Memory of the Empire

Saturday, January 9, 2010: 2:30 PM
Marina Ballroom Salon G (Marriott)
Joshua Walker , Princeton University, Princeton, NJ
Empires may be dead, however imperial memories are alive and well. In almost
every realm of political science and policy analysis, the importance of
imperial memories can be felt. As the literature on globalization and nation
state formation have emphasized in very different ways, memories provide the
organizing principles and basis on which national identities, political
cultures, and ideas are shaped. Historical memories matter because they are
the bedrock from which national identities, political cultures, and ideas
are formed. Imperial memories are a specific and definable snapshot in time
that makes up a crucial part of the overall national identity of a
post-imperial successor state. In this way, historical memories are
systematically researchable and offer a specific context in which states
assess their fundamental objectives and link them to explanations and
narratives of the way their past, present, and future intersect in a manner
distinct from other states.
Japan and Turkey represent two of the most important modern examples of
non-Western collapsed empires that have bequeathed their successor states
with imperial memories that have at various times puzzled and confused
scholars.

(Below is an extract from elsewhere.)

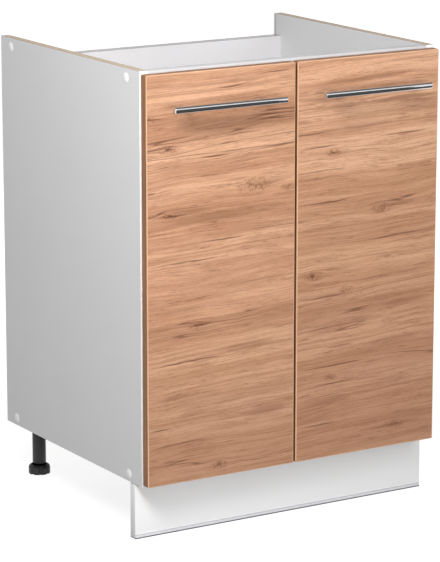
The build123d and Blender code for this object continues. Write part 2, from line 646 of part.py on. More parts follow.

Despite consistent explanations and refrains from historians and
area scholars that have highlighted the importance of Japan and Turkey’s
imperial memories, this factor has rarely been studied in a systematic way
in these two cases.
This paper argues that memories and history matter for a country’s
overarching strategy of engagement both globally and regionally, and
imperial legacies can serve as both a constraint and as an opportunity for
countries that share a common experience with a recent memory of empire in
their history. By using Turkey and Japan, both their contemporary and
imperial incarnations, as a theory-building case-study, this paper seeks to
develop a better understanding from which to analyze the historical roots of
many of the values, tensions, institutions, and motivations that permeate
these contemporary non-Western imperial successor states today.